**WHAT NEEDS TO BE DONE**
Copy out the line that contains "Write the build123d", the line that contains "pin, closed by", and every line between them, exactly, and nothing else.

**TASK DATA**
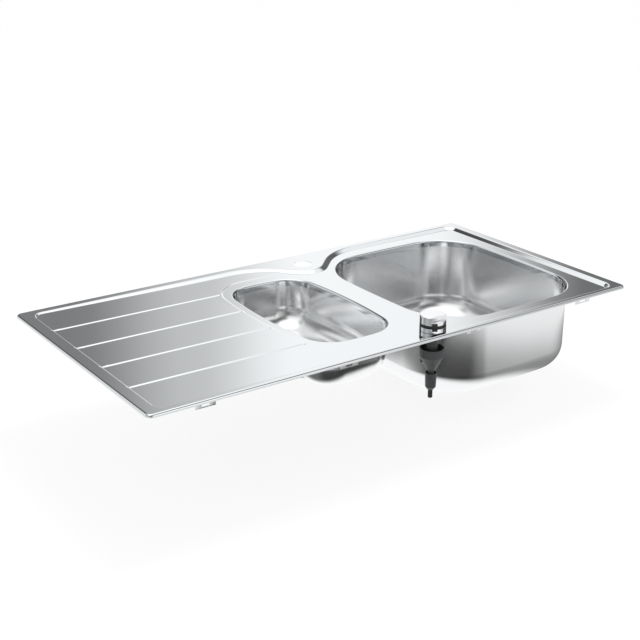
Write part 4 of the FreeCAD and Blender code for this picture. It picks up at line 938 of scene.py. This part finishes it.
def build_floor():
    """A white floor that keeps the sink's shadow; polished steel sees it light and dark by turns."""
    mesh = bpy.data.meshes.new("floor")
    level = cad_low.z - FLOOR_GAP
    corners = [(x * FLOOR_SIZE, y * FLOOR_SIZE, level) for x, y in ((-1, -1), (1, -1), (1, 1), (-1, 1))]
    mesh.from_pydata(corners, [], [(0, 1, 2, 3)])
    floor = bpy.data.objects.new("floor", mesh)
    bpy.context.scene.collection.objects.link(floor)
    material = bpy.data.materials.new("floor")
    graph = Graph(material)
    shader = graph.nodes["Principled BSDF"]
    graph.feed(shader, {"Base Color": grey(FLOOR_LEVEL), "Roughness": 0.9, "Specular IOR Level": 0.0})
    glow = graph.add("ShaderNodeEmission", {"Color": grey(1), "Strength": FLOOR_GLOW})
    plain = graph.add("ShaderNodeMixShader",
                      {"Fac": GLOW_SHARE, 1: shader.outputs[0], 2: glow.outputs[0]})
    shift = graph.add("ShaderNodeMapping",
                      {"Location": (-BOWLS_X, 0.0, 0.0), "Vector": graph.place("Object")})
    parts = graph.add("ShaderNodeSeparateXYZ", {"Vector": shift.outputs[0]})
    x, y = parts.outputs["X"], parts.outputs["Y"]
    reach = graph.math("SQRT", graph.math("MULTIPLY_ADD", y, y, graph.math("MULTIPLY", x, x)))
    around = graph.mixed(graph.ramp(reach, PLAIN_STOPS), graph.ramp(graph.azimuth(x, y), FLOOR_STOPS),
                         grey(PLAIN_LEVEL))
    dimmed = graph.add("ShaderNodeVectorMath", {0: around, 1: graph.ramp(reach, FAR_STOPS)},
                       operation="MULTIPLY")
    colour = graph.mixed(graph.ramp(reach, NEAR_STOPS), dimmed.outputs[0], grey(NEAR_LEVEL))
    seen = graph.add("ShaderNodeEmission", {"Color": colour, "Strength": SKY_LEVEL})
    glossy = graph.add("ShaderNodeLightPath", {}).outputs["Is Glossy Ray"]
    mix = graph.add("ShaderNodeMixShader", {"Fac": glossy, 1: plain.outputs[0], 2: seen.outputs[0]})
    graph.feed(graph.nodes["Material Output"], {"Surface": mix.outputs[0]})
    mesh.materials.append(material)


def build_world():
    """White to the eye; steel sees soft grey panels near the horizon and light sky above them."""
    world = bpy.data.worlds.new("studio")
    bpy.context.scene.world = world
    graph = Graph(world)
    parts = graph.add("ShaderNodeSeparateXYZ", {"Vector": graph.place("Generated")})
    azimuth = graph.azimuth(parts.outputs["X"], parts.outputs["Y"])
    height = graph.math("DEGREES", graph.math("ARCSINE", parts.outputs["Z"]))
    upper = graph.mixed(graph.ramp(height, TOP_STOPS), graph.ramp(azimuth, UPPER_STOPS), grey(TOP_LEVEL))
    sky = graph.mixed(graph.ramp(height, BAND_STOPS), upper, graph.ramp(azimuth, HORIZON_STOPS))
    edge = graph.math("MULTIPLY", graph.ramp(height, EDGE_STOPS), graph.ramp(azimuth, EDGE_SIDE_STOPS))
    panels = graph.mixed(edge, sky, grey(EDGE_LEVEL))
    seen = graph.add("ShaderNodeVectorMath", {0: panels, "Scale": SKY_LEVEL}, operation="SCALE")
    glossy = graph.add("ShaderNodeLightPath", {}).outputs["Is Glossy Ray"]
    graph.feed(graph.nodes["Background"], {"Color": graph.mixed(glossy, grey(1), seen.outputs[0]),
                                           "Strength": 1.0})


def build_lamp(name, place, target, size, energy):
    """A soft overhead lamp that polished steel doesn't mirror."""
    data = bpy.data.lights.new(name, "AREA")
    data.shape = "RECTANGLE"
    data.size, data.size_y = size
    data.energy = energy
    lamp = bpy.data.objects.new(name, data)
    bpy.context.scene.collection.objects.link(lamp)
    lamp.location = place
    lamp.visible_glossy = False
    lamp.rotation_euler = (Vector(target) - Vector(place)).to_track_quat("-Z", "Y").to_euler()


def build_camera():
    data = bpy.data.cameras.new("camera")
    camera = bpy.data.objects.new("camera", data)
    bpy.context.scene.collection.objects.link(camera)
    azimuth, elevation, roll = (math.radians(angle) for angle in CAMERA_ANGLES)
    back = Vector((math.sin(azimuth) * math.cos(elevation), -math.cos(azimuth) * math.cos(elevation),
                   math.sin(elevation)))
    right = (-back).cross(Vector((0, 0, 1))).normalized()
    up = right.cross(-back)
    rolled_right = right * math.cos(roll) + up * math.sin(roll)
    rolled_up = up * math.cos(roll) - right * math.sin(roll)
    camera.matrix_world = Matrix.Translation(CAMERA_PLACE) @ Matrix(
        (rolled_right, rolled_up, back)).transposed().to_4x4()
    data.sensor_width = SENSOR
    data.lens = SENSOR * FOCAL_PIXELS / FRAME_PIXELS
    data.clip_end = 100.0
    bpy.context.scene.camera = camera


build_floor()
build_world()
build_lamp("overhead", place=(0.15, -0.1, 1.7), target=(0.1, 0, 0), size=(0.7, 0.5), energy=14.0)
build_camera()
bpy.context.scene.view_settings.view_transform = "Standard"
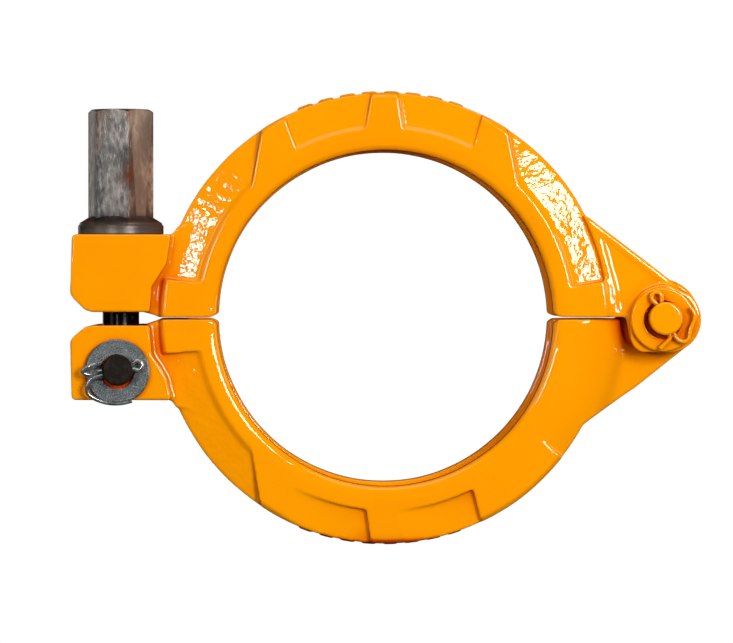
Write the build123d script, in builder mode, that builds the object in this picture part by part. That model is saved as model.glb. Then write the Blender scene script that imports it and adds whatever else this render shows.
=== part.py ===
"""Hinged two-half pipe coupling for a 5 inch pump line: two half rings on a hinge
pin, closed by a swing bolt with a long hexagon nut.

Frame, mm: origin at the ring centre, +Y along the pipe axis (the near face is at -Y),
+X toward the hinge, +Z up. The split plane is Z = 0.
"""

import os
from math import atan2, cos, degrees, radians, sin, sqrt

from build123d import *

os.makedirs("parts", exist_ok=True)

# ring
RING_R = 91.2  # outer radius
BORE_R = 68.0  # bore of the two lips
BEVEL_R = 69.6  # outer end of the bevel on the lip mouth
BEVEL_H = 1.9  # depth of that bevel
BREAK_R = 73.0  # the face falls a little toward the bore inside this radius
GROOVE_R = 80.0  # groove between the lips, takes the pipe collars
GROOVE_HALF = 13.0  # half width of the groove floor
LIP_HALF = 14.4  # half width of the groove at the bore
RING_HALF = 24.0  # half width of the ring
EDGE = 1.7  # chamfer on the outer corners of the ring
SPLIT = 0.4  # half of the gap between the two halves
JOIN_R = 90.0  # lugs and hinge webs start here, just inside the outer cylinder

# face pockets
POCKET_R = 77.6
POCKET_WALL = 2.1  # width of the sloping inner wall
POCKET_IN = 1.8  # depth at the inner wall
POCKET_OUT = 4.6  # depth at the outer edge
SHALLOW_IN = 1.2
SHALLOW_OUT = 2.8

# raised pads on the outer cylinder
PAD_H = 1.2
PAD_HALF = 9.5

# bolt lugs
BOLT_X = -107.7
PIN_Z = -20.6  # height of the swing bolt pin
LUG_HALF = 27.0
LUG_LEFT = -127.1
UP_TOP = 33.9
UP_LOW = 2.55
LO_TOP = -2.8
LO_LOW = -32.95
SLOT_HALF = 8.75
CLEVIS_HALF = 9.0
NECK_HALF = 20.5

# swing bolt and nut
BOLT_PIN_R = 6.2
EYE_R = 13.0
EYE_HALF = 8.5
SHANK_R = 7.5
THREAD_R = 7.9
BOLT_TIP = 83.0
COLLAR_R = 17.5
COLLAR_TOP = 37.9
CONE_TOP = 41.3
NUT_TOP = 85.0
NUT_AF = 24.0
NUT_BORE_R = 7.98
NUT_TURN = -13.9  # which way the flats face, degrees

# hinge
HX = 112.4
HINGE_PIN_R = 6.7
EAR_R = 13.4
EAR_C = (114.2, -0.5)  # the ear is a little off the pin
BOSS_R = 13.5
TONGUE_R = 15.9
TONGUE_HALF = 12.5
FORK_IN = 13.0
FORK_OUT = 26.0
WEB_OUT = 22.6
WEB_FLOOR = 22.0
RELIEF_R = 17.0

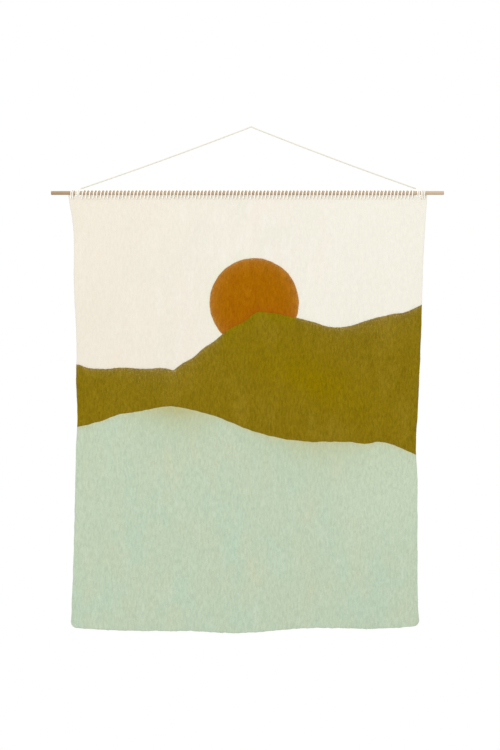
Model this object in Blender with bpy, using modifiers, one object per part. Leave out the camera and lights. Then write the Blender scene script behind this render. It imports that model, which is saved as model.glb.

**COMPLETE ANSWER**
Write the build123d script, in builder mode, that builds the object in this picture part by part. That model is saved as model.glb. Then write the Blender scene script that imports it and adds whatever else this render shows.
=== part.py ===
"""Hinged two-half pipe coupling for a 5 inch pump line: two half rings on a hinge
pin, closed by a swing bolt with a long hexagon nut.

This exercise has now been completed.